= Task objective =
Repeat exactly the lines from the one containing "Reconstruct the object" through the one containing "# The origin", both lines included, please, without any other lines.

= Provided data =
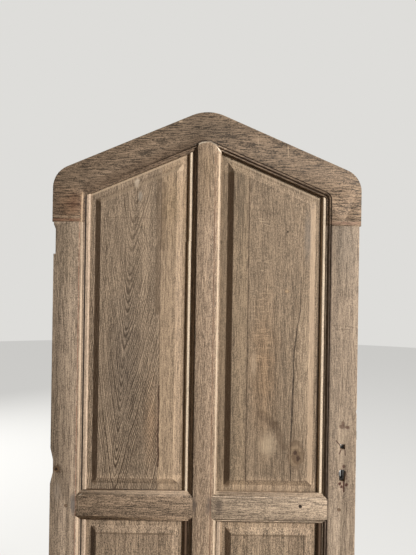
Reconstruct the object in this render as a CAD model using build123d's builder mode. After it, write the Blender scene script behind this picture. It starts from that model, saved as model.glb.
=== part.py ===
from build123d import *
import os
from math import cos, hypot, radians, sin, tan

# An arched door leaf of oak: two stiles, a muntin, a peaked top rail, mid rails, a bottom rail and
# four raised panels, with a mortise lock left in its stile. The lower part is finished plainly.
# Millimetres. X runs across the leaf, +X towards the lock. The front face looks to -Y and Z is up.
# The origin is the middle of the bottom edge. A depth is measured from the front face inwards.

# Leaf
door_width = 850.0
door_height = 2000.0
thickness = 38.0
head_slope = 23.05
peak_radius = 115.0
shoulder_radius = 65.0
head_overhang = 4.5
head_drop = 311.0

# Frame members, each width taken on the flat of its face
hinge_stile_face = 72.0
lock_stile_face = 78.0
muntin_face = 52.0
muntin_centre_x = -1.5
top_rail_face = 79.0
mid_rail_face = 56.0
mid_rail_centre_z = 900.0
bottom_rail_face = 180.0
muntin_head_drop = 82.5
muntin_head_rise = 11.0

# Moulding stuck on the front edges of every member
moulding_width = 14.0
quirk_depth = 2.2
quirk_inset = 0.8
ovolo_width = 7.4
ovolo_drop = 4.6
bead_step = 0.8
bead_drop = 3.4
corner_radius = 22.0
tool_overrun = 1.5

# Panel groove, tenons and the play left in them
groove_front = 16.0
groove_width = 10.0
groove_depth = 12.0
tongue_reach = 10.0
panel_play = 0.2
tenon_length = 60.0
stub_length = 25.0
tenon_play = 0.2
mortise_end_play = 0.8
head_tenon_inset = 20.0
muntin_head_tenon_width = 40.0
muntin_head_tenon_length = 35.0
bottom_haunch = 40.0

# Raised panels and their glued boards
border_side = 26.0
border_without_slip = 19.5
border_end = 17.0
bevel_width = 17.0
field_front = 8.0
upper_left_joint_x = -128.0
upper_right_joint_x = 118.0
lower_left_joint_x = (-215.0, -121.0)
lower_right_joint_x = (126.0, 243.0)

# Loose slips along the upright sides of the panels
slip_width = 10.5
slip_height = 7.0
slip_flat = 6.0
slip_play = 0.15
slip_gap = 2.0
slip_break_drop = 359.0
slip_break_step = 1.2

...

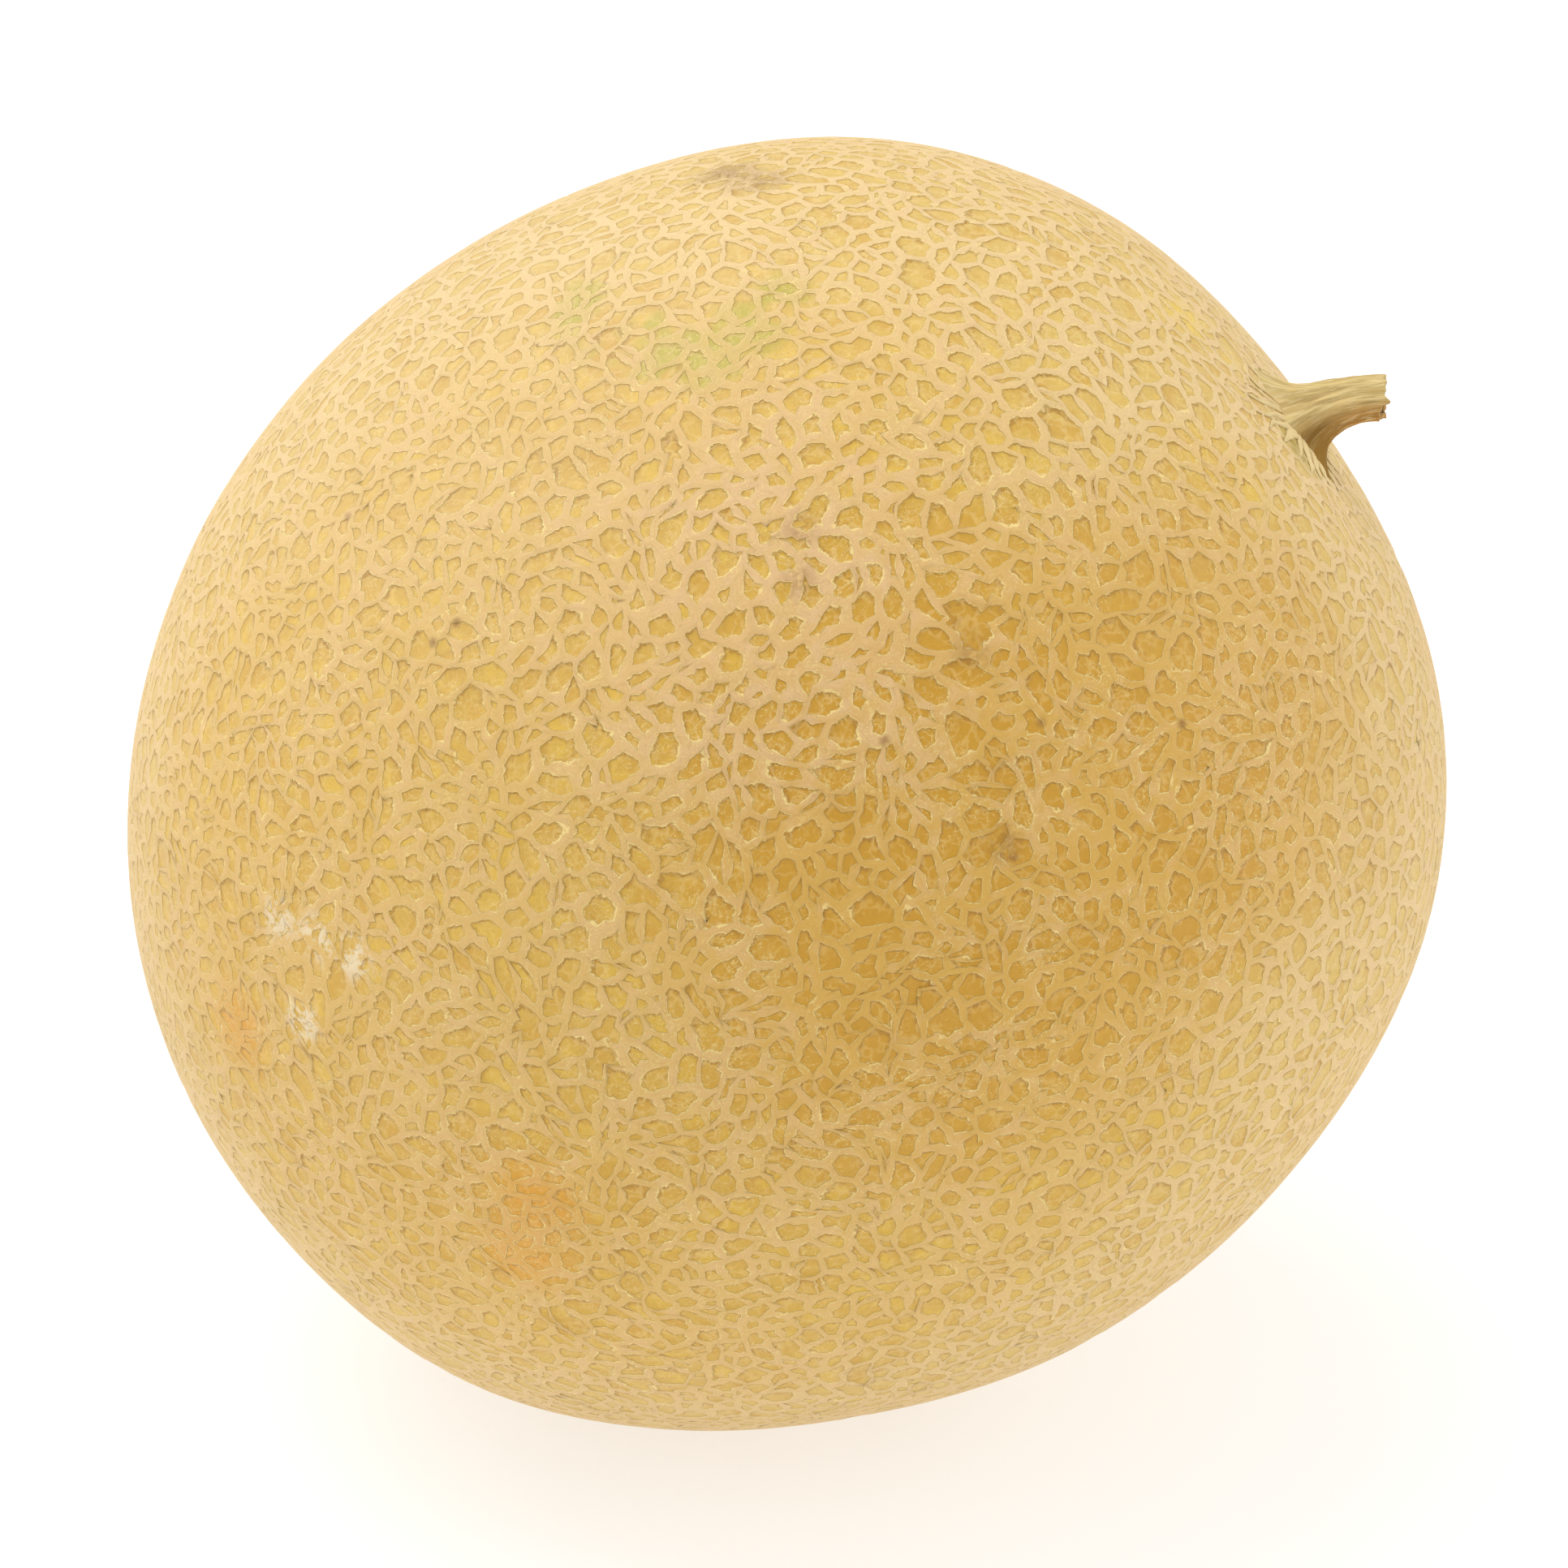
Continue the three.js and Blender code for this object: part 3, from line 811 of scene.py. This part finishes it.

==

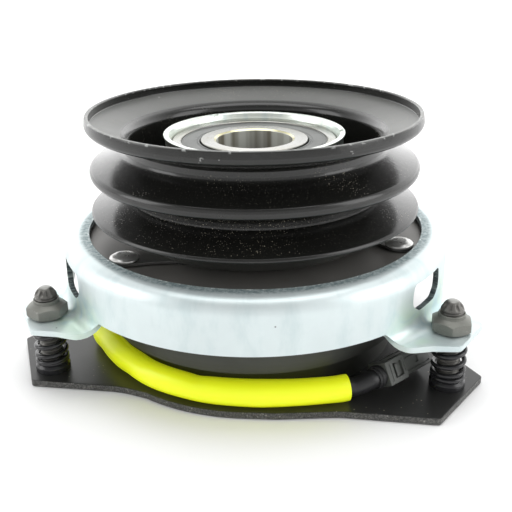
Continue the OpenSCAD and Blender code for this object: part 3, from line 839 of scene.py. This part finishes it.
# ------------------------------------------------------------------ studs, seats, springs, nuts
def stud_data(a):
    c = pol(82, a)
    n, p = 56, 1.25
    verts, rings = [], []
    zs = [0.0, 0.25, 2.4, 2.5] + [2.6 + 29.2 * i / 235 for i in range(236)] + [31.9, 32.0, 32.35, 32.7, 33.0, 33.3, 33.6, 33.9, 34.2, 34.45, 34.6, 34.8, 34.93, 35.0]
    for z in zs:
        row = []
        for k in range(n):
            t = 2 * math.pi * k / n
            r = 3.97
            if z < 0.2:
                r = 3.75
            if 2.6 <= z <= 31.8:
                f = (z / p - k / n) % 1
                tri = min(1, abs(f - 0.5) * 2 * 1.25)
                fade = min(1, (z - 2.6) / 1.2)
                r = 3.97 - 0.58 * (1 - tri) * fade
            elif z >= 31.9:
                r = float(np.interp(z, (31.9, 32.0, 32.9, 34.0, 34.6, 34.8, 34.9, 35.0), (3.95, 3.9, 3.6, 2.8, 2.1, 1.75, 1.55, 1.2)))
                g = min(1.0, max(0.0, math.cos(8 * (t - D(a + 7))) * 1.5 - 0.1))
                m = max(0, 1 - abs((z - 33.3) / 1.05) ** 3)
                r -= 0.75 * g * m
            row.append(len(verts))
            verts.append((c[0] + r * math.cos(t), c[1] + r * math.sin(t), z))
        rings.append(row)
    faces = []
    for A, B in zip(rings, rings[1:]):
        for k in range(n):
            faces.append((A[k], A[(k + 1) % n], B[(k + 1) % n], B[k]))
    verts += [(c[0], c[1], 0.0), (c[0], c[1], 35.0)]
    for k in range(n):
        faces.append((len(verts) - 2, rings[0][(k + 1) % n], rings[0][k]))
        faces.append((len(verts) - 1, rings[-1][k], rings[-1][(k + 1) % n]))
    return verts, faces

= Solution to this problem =
Reconstruct the object in this render as a CAD model using build123d's builder mode. After it, write the Blender scene script behind this picture. It starts from that model, saved as model.glb.
=== part.py ===
from build123d import *
import os
from math import cos, hypot, radians, sin, tan

# An arched door leaf of oak: two stiles, a muntin, a peaked top rail, mid rails, a bottom rail and
# four raised panels, with a mortise lock left in its stile. The lower part is finished plainly.
# Millimetres. X runs across the leaf, +X towards the lock. The front face looks to -Y and Z is up.
# The origin is the middle of the bottom edge. A depth is measured from the front face inwards.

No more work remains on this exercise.